If you need to test the full DNS query ‘flow’ path (application -> glibc -> nsswitch -> /etc/hosts -> /etc/resolv.conf)
you should use the ‘getent‘ tool instead. It is designed for testing nsswitch entries:

DESCRIPTION
The getent command displays entries from databases supported by the Name Service Switch libraries, which are configured in /etc/nsswitch.conf. If one or more key arguments are provided, then only the entries that match the supplied keys will be displayed. Otherwise, if no
key is provided, all entries will be displayed (unless the database does not support enumeration).

Ex. 1:
I have defined ‘rhel92’ in my /etc/hosts. I want to get the value using getent:

$ getent hosts rhel92
192.168.0.66 rhel92

Ex. 2:
I want to go through the full /etc/nsswitch.conf ‘hosts:’ list (files, dns, myhostname) to lookup redhat.com:

$ getent hosts google.com
2607:f8b0:400f:802::200e google.com

If you can’t remember to use getent, you can also use ping, it follow the same flow:

Ex. 1:

$ ping -c 1 rhel92
PING rhel92 (192.168.0.66) 56(84) bytes of data.
64 bytes from rhel92 (192.168.0.66): icmp_seq=1 ttl=64 time=1.30 ms

Ex. 2:

ping -c 1 www.redhat.com
PING e3396.dscx.akamaiedge.net (23.37.105.122) 56(84) bytes of data.
64 bytes from www.redhat.com (23.37.105.122): icmp_seq=1 ttl=55 time=4.26 ms

(2) In the previous version of nslookup, by default only IPv4 results were returned from the DNS server. This was actually a bug, which was corrected in nslookup in RHEL 7.7:

https://access.redhat.com/documentation/en-us/red_hat_enterprise_linux/7/html-single/7.7_release_notes/index

Per the documentation above:

“The nslookup utility now looks up both IPv6 and IPv4 addresses by default.”

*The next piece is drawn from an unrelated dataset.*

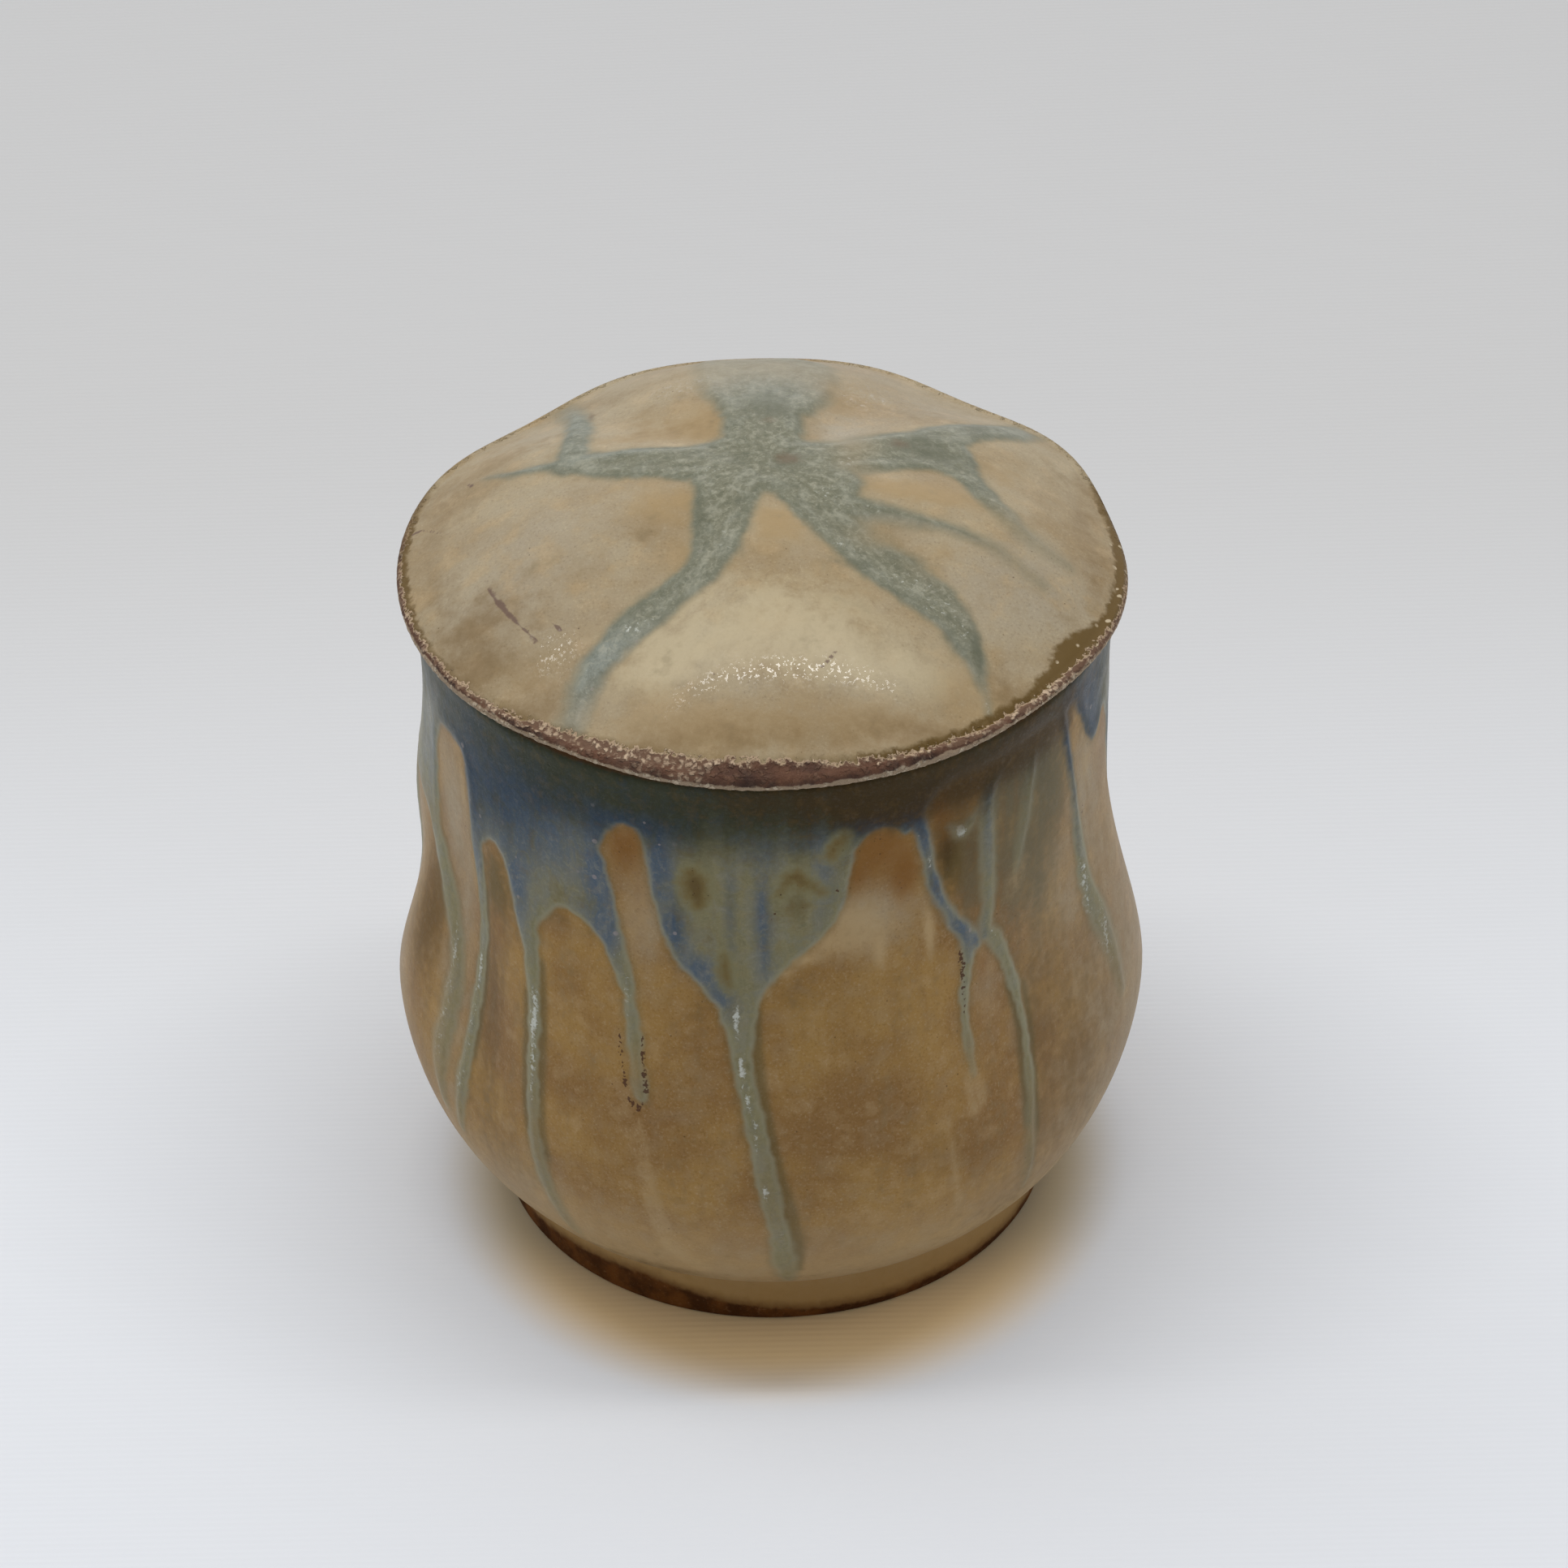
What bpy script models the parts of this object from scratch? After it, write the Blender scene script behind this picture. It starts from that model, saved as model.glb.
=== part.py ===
"""A lidded stoneware jar with pinched-in grooves.

Two thrown pieces: the pot, a bellied jar on a turned foot ring, and the lid, a low lobed dome
whose flange drops into the pot's mouth. Both are turned shapes that the potter has pressed in
by hand at a few places round the wall.

Metres, +Z up. The origin is the centre of the foot, on the table. The front is towards -Y, and an
azimuth is counted from the front, positive towards +X.
"""
import math
from collections import namedtuple

import bpy

# The pot, outside, from the foot up
FOOT_RADIUS = 0.0400
FOOT_HEIGHT = 0.0085
FOOT_FLARE = 0.0005
FOOT_RING_WIDTH = 0.0055
FOOT_RECESS = 0.0030
FOOT_EDGE = 0.0007
BELLY_RADIUS = 0.0544
BELLY_HEIGHT = 0.0380
NECK_RADIUS = 0.0483
NECK_HEIGHT = 0.0900
POT_HEIGHT = 0.1030
LIP_FLARE = 0.0005
LIP_EDGE = 0.0012

# How full the curve is under the belly, and how soon the shoulder falls away to the neck
UNDERSIDE_FULLNESS = 1.39
SHOULDER_FALL = 1.67

# The pot, inside
WALL = 0.0050
FLOOR_THICKNESS = 0.0068
INNER_CORNER = 0.0140

# The lid
LID_OVERHANG = 0.0022
DOME_RISE = 0.0155
DOME_POWER = 2.9
EDGE_THICKNESS = 0.0030
LID_WALL = 0.0048
FLANGE_DEPTH = 0.0070
FLANGE_WALL = 0.0032
FLANGE_EDGE = 0.0008

# Clearances: the lid's flange is loose in the mouth, and the lid rests on the lip
FLANGE_PLAY = 0.0010
SEAT_GAP = 0.0003

# Sides of the turned shapes
TURNED_SIDES = 72

# Grooves pressed into the pot's wall: azimuth at the middle, lean (degrees per metre of height),
# half width in degrees, depth, height of the deepest place, reach above it and below it
PotGroove = namedtuple("PotGroove", "azimuth lean half_width depth height up down")
POT_GROOVES = [
    PotGroove(-58.5, -270.0, 12.5, 0.0036, 0.056, 0.035, 0.0375),
    PotGroove(48.0, -130.0, 20.0, 0.0038, 0.053, 0.034, 0.041),
    PotGroove(94.5, -370.0, 10.5, 0.0035, 0.0565, 0.0325, 0.039),
    PotGroove(170.0, 0.0, 15.0, 0.0034, 0.052, 0.034, 0.038),
    PotGroove(-96.0, 700.0, 10.8, 0.0034, 0.048, 0.029, 0.032),
]

# Grooves pressed into the lid's dome: azimuth, depth on the dome, and how far they draw in the rim
LidGroove = namedtuple("LidGroove", "azimuth depth draw_in")
LID_GROOVES = [
    LidGroove(-34.0, 0.0020, 0.0011),
    LidGroove(48.0, 0.0020, 0.0009),
    LidGroove(102.0, 0.0010, 0.0015),
    LidGroove(142.0, 0.0020, 0.0023),
    LidGroove(180.0, 0.0, 0.0009),
    LidGroove(-137.0, 0.0020, 0.0023),
    LidGroove(-98.0, 0.0008, 0.0),
]
LID_GROOVE_HALF_WIDTH = 16.0
LID_GROOVE_SPREAD = 6.0
LID_GROOVE_START = 0.55
LID_GROOVE_END = 1.10
LID_GROOVE_FADE = 0.30

# Sizes that follow from those above
lip_radius = NECK_RADIUS + LIP_FLARE
mouth_radius = lip_radius - WALL
floor_height = FOOT_RECESS + FLOOR_THICKNESS
lid_radius = lip_radius + LID_OVERHANG
lid_seat = POT_HEIGHT + SEAT_GAP
flange_radius = mouth_radius - FLANGE_PLAY
flange_bore = flange_radius - FLANGE_WALL


def smooth_step(t):
    """0 below 0, 1 above 1, and an S-curve between."""
    t = min(max(t, 0.0), 1.0)
    return t * t * (3.0 - 2.0 * t)


def turn_apart(azimuth, other):
    """The angle from one azimuth to another, between -180 and 180 degrees."""
    return (azimuth - other + 180.0) % 360.0 - 180.0


def hollow(angle, half_width):
    """The cross-section of a pressed groove: 1 along its middle, fading to 0 at its sides."""
    return math.exp(-((angle / half_width) ** 2))


def spread(start, end, count):
    """Evenly spaced values from start to end, both included."""
    return [start + (end - start) * k / (count - 1) for k in range(count)]


def arc(centre_x, centre_z, radius, start, end, count):
    """Points of an arc in the profile plane. Degrees, 0 outwards and 90 up."""
    turns = [math.radians(a) for a in spread(start, end, count)]
    return [(centre_x + radius * math.cos(a), centre_z + radius * math.sin(a)) for a in turns]


def outer_radius(height):
    """The pot's outer wall above the foot, before the grooves are pressed in."""
    foot_top = FOOT_RADIUS + FOOT_FLARE
    if height <= BELLY_HEIGHT:
        t = (BELLY_HEIGHT - height) / (BELLY_HEIGHT - FOOT_HEIGHT)
        swell = (1.0 - min(t, 1.0) ** 2) ** (1.0 / UNDERSIDE_FULLNESS)
        return foot_top + (BELLY_RADIUS - foot_top) * swell
    if height <= NECK_HEIGHT:
        t = (height - BELLY_HEIGHT) / (NECK_HEIGHT - BELLY_HEIGHT)
        return NECK_RADIUS + (BELLY_RADIUS - NECK_RADIUS) * (1.0 - t**SHOULDER_FALL) ** 2
    t = (height - NECK_HEIGHT) / (POT_HEIGHT - NECK_HEIGHT)
    return NECK_RADIUS + LIP_FLARE * smooth_step(t)


def pot_outline():
    """From the middle of the floor, up the inner wall, over the lip and down to the foot."""
    corner_top = floor_height + INNER_CORNER
    corner_radius = outer_radius(corner_top) - WALL
    corner = arc(corner_radius - INNER_CORNER, corner_top, INNER_CORNER, -90.0, 0.0, 7)
    inner_wall = [
        (outer_radius(z) - WALL, z) for z in spread(corner_top, POT_HEIGHT - LIP_EDGE, 12)[1:-1]
    ]
    lip_inside = arc(mouth_radius + LIP_EDGE, POT_HEIGHT - LIP_EDGE, LIP_EDGE, 180.0, 90.0, 4)
    lip_outside = arc(lip_radius - LIP_EDGE, POT_HEIGHT - LIP_EDGE, LIP_EDGE, 90.0, 0.0, 4)
    shoulder = [
        (outer_radius(z), z) for z in spread(POT_HEIGHT - LIP_EDGE, BELLY_HEIGHT, 16)[1:]
    ]
    # Under the belly the wall turns in faster and faster, so the points close up towards the foot
    drop = BELLY_HEIGHT - FOOT_HEIGHT
    underside = [
        (outer_radius(z), z)
        for z in (BELLY_HEIGHT - drop * math.sin(a) for a in spread(0.0, math.pi / 2.0, 12)[1:])
    ]
    foot = [
        (FOOT_RADIUS, FOOT_EDGE),
        (FOOT_RADIUS - FOOT_EDGE, 0.0),
        (FOOT_RADIUS - FOOT_RING_WIDTH, 0.0),
        (FOOT_RADIUS - FOOT_RING_WIDTH - FOOT_RECESS, FOOT_RECESS),
        (0.0, FOOT_RECESS),
    ]
    inside = [(0.0, floor_height)] + corner + inner_wall + lip_inside
    return inside + lip_outside + shoulder + underside + foot


def dome_height(fraction):
    """The lid's top surface over its seat, at a fraction of the way out to the rim."""
    rim_top = EDGE_THICKNESS * 0.5
    return rim_top + DOME_RISE * (1.0 - fraction**DOME_POWER)


def lid_outline():
    """From the top of the dome out to the rim, under it, round the flange and back inside."""
    half_edge = EDGE_THICKNESS * 0.5
    rim_centre = lid_radius - half_edge
    dome = [
        (rim_centre * s, lid_seat + dome_height(rim_centre * s / lid_radius))
        for s in (math.sin(a) for a in spread(0.0, math.pi / 2.0, 16))
    ]
    rim = arc(rim_centre, lid_seat + half_edge, half_edge, 30.0, -90.0, 6)
    flange_foot = lid_seat - FLANGE_DEPTH
    flange = [
        (flange_radius, lid_seat),
        (flange_radius, flange_foot + FLANGE_EDGE),
        (flange_radius - FLANGE_EDGE, flange_foot),
        (flange_bore + FLANGE_EDGE, flange_foot),
        (flange_bore, flange_foot + FLANGE_EDGE),
    ]
    ceiling = [
        (flange_bore * s, lid_seat + dome_height(flange_bore * s / lid_radius) - LID_WALL)
        for s in spread(1.0, 0.0, 10)
    ]
    return dome + rim + flange + ceiling


def turn(name, outline, colour, roughness, parts):
    """Turn an outline about Z, as a potter turns a pot, and return the finished object."""
    profile = bpy.data.meshes.new(name + "_profile")
    profile.from_pydata(
        [(x, 0.0, z) for x, z in outline], [(k, k + 1) for k in range(len(outline) - 1)], []
    )
    blank = bpy.data.objects.new(name + "_blank", profile)
    parts.objects.link(blank)
    screw = blank.modifiers.new("Turn", "SCREW")
    screw.axis = "Z"
    screw.angle = math.tau
    screw.steps = screw.render_steps = TURNED_SIDES
    screw.use_merge_vertices = True
    screw.merge_threshold = 0.00002
    screw.use_smooth_shade = True

    depsgraph = bpy.context.evaluated_depsgraph_get()
    mesh = bpy.data.meshes.new_from_object(blank.evaluated_get(depsgraph))
    mesh.name = name
    bpy.data.objects.remove(blank)
    bpy.data.meshes.remove(profile)

    piece = bpy.data.objects.new(name, mesh)
    parts.objects.link(piece)
    material = bpy.data.materials.new(name + "_glaze")
    material.use_nodes = True
    shader = material.node_tree.nodes["Principled BSDF"]
    shader.inputs["Base Color"].default_value = (*colour, 1.0)
    shader.inputs["Roughness"].default_value = roughness
    shader.inputs["Metallic"].default_value = 0.0
    mesh.materials.append(material)
    return piece


def azimuth_of(point):
    return math.degrees(math.atan2(point.x, -point.y))


def press_pot(mesh):
    """Press each groove into the wall from outside, so that the inner face moves in with it."""
    for vertex in mesh.vertices:
        point = vertex.co
        radius = math.hypot(point.x, point.y)
        if radius < FOOT_RADIUS - FOOT_RING_WIDTH or point.z <= FOOT_HEIGHT:
            continue
        azimuth = azimuth_of(point)
        pressed = 0.0
        for groove in POT_GROOVES:
            rise = point.z - groove.height
            reach = groove.up if rise > 0.0 else groove.down
            centre = groove.azimuth + groove.lean * (point.z - groove.height)
            section = hollow(turn_apart(azimuth, centre), groove.half_width)
            pressed += groove.depth * smooth_step(1.0 - abs(rise) / reach) * section
        point.x *= (radius - pressed) / radius
        point.y *= (radius - pressed) / radius


def press_lid(mesh):
    """Press the grooves down into the dome, and draw the rim in where they run out over it."""
    for vertex in mesh.vertices:
        point = vertex.co
        radius = math.hypot(point.x, point.y)
        fraction = radius / lid_radius
        on_dome = point.z > lid_seat + dome_height(min(fraction, 1.0)) - LID_WALL * 0.5
        if radius <= flange_radius and not on_dome:
            continue
        azimuth = azimuth_of(point)
        fade = smooth_step(fraction / LID_GROOVE_START)
        fade *= smooth_step((LID_GROOVE_END - fraction) / LID_GROOVE_FADE)
        half_width = LID_GROOVE_HALF_WIDTH + LID_GROOVE_SPREAD * (1.0 - min(fraction, 1.0))
        drop = 0.0
        draw_in = 0.0
        for groove in LID_GROOVES:
            apart = turn_apart(azimuth, groove.azimuth)
            drop += groove.depth * fade * hollow(apart, half_width)
            draw_in += groove.draw_in * hollow(apart, LID_GROOVE_HALF_WIDTH)
        if point.z > lid_seat + EDGE_THICKNESS * 0.5:
            point.z -= drop
        # The seat and the flange stay round, and the draw-in grows from there out to the rim
        outward = fraction if on_dome else (radius - flange_radius) / (lid_radius - flange_radius)
        if radius > 0.0:
            shrink = 1.0 - draw_in * outward / radius
            point.x *= shrink
            point.y *= shrink


def finish(piece):
    """Smooth shading, with the turned edges of the foot, the seat and the flange kept crisp."""
    piece.data.shade_smooth()
    piece.data.set_sharp_from_angle(angle=math.radians(40.0))


for old in list(bpy.data.objects):
    bpy.data.objects.remove(old)

jar = bpy.data.collections.new("lidded_jar")
bpy.context.scene.collection.children.link(jar)

pot = turn("pot", pot_outline(), (0.37, 0.25, 0.13), 0.42, jar)
press_pot(pot.data)
finish(pot)

lid = turn("lid", lid_outline(), (0.45, 0.35, 0.22), 0.38, jar)
press_lid(lid.data)
finish(lid)
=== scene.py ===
"""How the lidded jar looks: a blue-grey glaze that has run over a sand-coloured satin glaze.

The jar is two thrown pieces, the pot and its lid. Each gets one fine skin, made from the same
outline and the same pressed grooves as its solid. The runs of glaze stand up from that skin, and
the same fields that lift them also colour them.

Metres, +Z up. The front is towards -Y, and an azimuth is counted from the front, positive towards
+X. Glaze is drawn in millimetres: on the pot as (azimuth in degrees, height, half width), on the
lid as (x, y, half width) seen from above.
"""
import math
from collections import namedtuple

import bpy
import numpy as np
from mathutils import Matrix, Vector, noise


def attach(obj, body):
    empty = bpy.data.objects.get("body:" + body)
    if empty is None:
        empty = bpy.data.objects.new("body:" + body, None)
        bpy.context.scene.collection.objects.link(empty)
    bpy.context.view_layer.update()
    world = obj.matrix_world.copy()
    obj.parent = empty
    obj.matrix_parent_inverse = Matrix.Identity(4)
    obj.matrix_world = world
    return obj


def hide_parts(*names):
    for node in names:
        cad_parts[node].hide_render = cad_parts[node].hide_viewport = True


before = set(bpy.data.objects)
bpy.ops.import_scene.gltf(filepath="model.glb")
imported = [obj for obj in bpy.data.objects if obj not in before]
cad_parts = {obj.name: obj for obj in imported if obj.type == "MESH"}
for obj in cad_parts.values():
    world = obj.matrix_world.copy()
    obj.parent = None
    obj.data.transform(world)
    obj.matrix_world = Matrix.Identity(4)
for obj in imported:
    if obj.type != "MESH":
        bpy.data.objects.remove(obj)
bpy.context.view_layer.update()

# The pot. Stoneware thrown on the wheel, turned on its foot and pressed in by hand at five places.
# A sand-coloured satin glaze covers it inside and out. A second glaze, poured round the neck, ran
# down the wall in the kiln. The lip and the foot were wiped bare.
FOOT_RADIUS = 0.0400
FOOT_HEIGHT = 0.0085
FOOT_FLARE = 0.0005
FOOT_RING_WIDTH = 0.0055
FOOT_RECESS = 0.0030
FOOT_EDGE = 0.0007
BELLY_RADIUS = 0.0544
BELLY_HEIGHT = 0.0380
NECK_RADIUS = 0.0483
NECK_HEIGHT = 0.0900
POT_HEIGHT = 0.1030
LIP_FLARE = 0.0005
LIP_EDGE = 0.0012
UNDERSIDE_FULLNESS = 1.39
SHOULDER_FALL = 1.67
WALL = 0.0050
FLOOR_THICKNESS = 0.0068
INNER_CORNER = 0.0140

# Grooves: azimuth, lean (degrees per metre), half width in degrees, depth, height, reach up, down
PotGroove = namedtuple("PotGroove", "azimuth lean half_width depth height up down")
POT_GROOVES = [
    PotGroove(-58.5, -270.0, 12.5, 0.0036, 0.056, 0.035, 0.0375),
    PotGroove(48.0, -130.0, 20.0, 0.0038, 0.053, 0.034, 0.041),
    PotGroove(94.5, -370.0, 10.5, 0.0035, 0.0565, 0.0325, 0.039),
    PotGroove(170.0, 0.0, 15.0, 0.0034, 0.052, 0.034, 0.038),
    PotGroove(-96.0, 700.0, 10.8, 0.0034, 0.048, 0.029, 0.032),
]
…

As of RHEL 7.7 this is the default behavior for nslookup.

It is a common mistake for users to see nslookup return valid IPv4 records, but also return NXDOMAIN for IPv6 entries and think it’s a bug on the nslookup side when it is not.

Here is a basic example of what that might look like:

[root@rhel79 ~]# nslookup rhel92
Server: 127.0.0.1
Address: 127.0.0.1#53

Name: rhel92
Address: 192.168.0.66
** server can't find rhel92: NXDOMAIN

What happens here is nslookup tries to search our local DNS server running at 127.0.0.1 for both IPv4 and IPv6 records for the ‘rhel92’ domain.

The DNS server only has IPv4 records and is only configured for IPv4, so it gives the IPv4 records to us:

Address: 192.168.0.66

But it does not have any IPv6 records. Since nslookup asked for both, ‘NXDOMAIN’ is reported for the the requested but not found IPv6 records from our DNS server:

** server can't find rhel92: NXDOMAIN

If you wish to only query ‘A’ records/IPv4 records, you must specify the -query option with the ‘A’ value:

[root@rhel79 ~]# nslookup -query=A redhat.com
Server: 192.168.122.1
Address: 192.168.122.1#53

Non-authoritative answer:
Name: redhat.com
Address: 10.4.204.55

The only other alternative to -not- receive NXDOMAIN for IPv6 when using nslookup is for the DNS server to be properly configured to respond to IPv6 requests.